Here is the problem though. What happens when everybody is right in their minds? Who do you arrest, who do you send to a racist rehab centre, who you publicly shame, who do you slap on the wrist – when does it end? Public shaming does very little to change the behaviours of people. Bigots, racist, even to the subtlest degree, will always be there in society. And yes, it is a social duty for every person to be responsible for their own thoughts … especially the thoughts which one chooses to make public. That is not a legal obligation but rather a social evolutionary process that has taken over two hundred thousand years. The same process that explains why humans tend to be more tribal – it’s how we survived. And that’s not going to change overnight or over 21 years.

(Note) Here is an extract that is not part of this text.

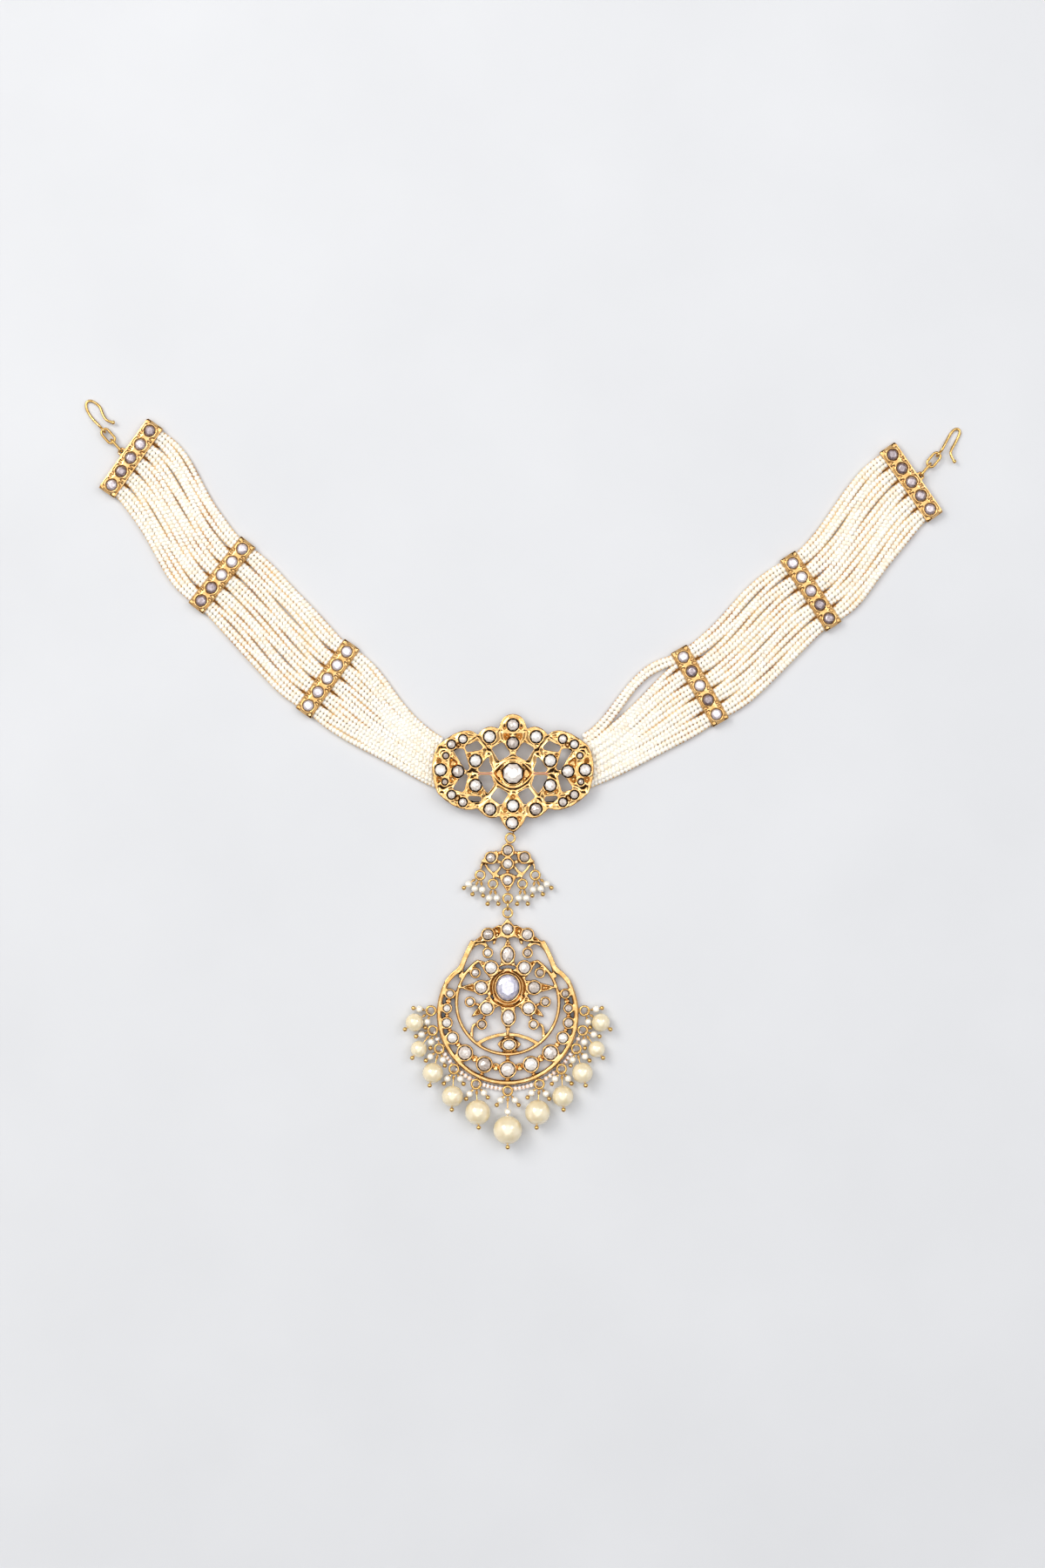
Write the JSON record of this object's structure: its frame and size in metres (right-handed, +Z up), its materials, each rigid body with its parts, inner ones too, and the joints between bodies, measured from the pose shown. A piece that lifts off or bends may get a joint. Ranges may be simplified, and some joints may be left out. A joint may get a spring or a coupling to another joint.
{
  "type": "matha patti",
  "caption": "Head ornament: twin seed pearl bands with jewelled spacer bars, a pierced stone-set plaque and a crescent pendant fringed with pearl drops.",
  "frame": {"origin": "middle of the plaque's flat back, on the surface the ornament lies on", "axes": "+X across the ornament, from the left hook to the right hook; +Y from the pendant's pearls up towards the crown; +Z up from the surface, out of the stones"},
  "size_m": [0.2521, 0.2151, 0.0084],
  "materials": {
    "gold": "polished yellow gold",
    "wire_gold": "polished gold wire",
    "stone": "flat cut colourless stone over foil",
    "centre_stone": "large flat cut stone, faintly lilac",
    "pearl": "glossy cream pearl",
    "seed_pearl": "small ivory pearls on thread",
    "edging_bead": "white beads with a pink tinge"
  },
  "bodies": {
    "root": {"plaque": "gold", "plaque_stones": "stone", "plaque_centre_stone": "centre_stone", "bar_left_1": "gold", "bar_left_2": "gold", "bar_left_3": "gold", "bar_right_1": "gold", "bar_right_2": "gold", "bar_right_3": "gold", "bar_stones_left": "stone", "bar_stones_right": "stone", "strands_left_1": "seed_pearl", "strands_left_2": "seed_pearl", "strands_left_3": "seed_pearl", "strands_right_1": "seed_pearl", "strands_right_2": "seed_pearl", "strands_right_3": "seed_pearl", "fan_link": "wire_gold", "fan": "gold", "fan_stones": "stone", "fan_rings": "wire_gold", "fan_pins": "wire_gold", "fan_seeds": "seed_pearl", "pendant_links": "wire_gold", "pendant": "gold", "pendant_stones": "stone", "pendant_centre_stone": "centre_stone", "pearl_01": "pearl", "pearl_02": "pearl", "pearl_03": "pearl", "pearl_04": "pearl", "pearl_05": "pearl", "pearl_06": "pearl", "pearl_07": "pearl", "pearl_08": "pearl", "pearl_09": "pearl", "pearl_10": "pearl", "pearl_11": "pearl", "pearl_pin_01": "wire_gold", "pearl_pin_02": "wire_gold", "pearl_pin_03": "wire_gold", "pearl_pin_04": "wire_gold", "pearl_pin_05": "wire_gold", "pearl_pin_06": "wire_gold", "pearl_pin_07": "wire_gold", "pearl_pin_08": "wire_gold", "pearl_pin_09": "wire_gold", "pearl_pin_10": "wire_gold", "pearl_pin_11": "wire_gold", "fringe_rings": "wire_gold", "fringe_pins": "wire_gold", "fringe_seeds": "seed_pearl", "edging_thread": "edging_bead", "hook_left": "wire_gold", "hook_right": "wire_gold", "link_left_1": "wire_gold", "link_left_2": "wire_gold", "link_right_1": "wire_gold", "link_right_2": "wire_gold"}
  },
  "joints": []
}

There is nothing that South Africans obsess over more than race relations. We live in the past. The past largely defined by race relations and therefore by extension – we live in racism. The focus on reconciliation only plunges us back in that same cycle of living in that past. What if the focus on the country became general excellence in everything? Academia, social systems, governance and the health systems, engineering, etc. We are so focused on racism that the fabric of the country is at the risk of being split on very fundamental lines. Very few countries have been able to make it back from that.
As a start, one country made it back to civilisation by executing a whole lot of people after the Nuremberg trials. Mr Khumalo might want to remember that part of history as well.